Review: Ubu Roi

ZoƩ Barnes 20 November 2016

The minds behind “Cambridge Experimental” present a fun and playful farce and make a good effort to reinvent Jarry’s pataphysical masterpiece Ubu Roi in such a way that, above all else, it flagrantly resembles a theatrical interpretation of a Chanson Paillarde. It prioritises aesthetic over subtext, but the strength of the cast sees it through to a satisfying conclusion.

The energy and commitment of the cast was admirable, and mostly worked, even if lines got lost and there was often little light and shade in their way of expressing themselves. It works because you are struck by the sense that they hadn’t really been given the task of acting, but of presenting. Incoherent babbling like 'Allo 'Allo! on steroids actually added a certain something to the proceedings, and the conviction with which Ma and Pa Ubu expressed their characters pulled the audience along on a riotous spin through the highs and lows of King Ubu’s regime. Donald Trump: take note! Grainne Dromgoole as Ma Ubu is the highlight of the production and reacted well to stimulus, whether that was Henry Baxter in the titular role of Pa Ubu or a particularly shapely courgette. All the performers maintained intensity throughout, though none perfected the knitted brow quite as well as Jasper Vardag-Hunter in the role of Piles, bracing himself for the aneurysm that could have come at any moment.

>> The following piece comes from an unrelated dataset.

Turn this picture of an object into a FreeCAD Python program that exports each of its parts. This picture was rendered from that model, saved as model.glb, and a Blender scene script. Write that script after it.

There were too many cheap thrills, naked men deep-throating microphones and penises drawn on hands, to be hard-hitting or shocking. This deviated from the creative approach that might have come from injecting nuance and more inspired direction. Truly, only two things were uncomfortable – the salmon pink ponchos that clung cloyingly to the flesh, and the very real attempt to blind me with a handful of glitter. This was either a clever metaphor for the way in which we, as individuals, are blinded by the glitz and the three-ring circus: blind to real issues (the glitter was an act of war, ostensibly) and global political climate, then egotistically occupied with our own sight where we could be paying attention to the abattoir tableau onstage – or it was the fault of an overzealous cast member. Though willing to give this performance the benefit of the doubt, I want the head of the aforementioned cast member on a silver platter, preferably dipped in glitter.

This production was very good and much fun was had by all. It did slightly feel like it built up towards nothing in particular, and there was no climax, but that is not necessarily a bad thing in the case of plays such as this. It could also be the reflection of the fact that it is one of those shows that you could happily continue watching for hours, engaging in the most raucous ribaldry ever dreamt up and forced onto a Cantabrigian stage.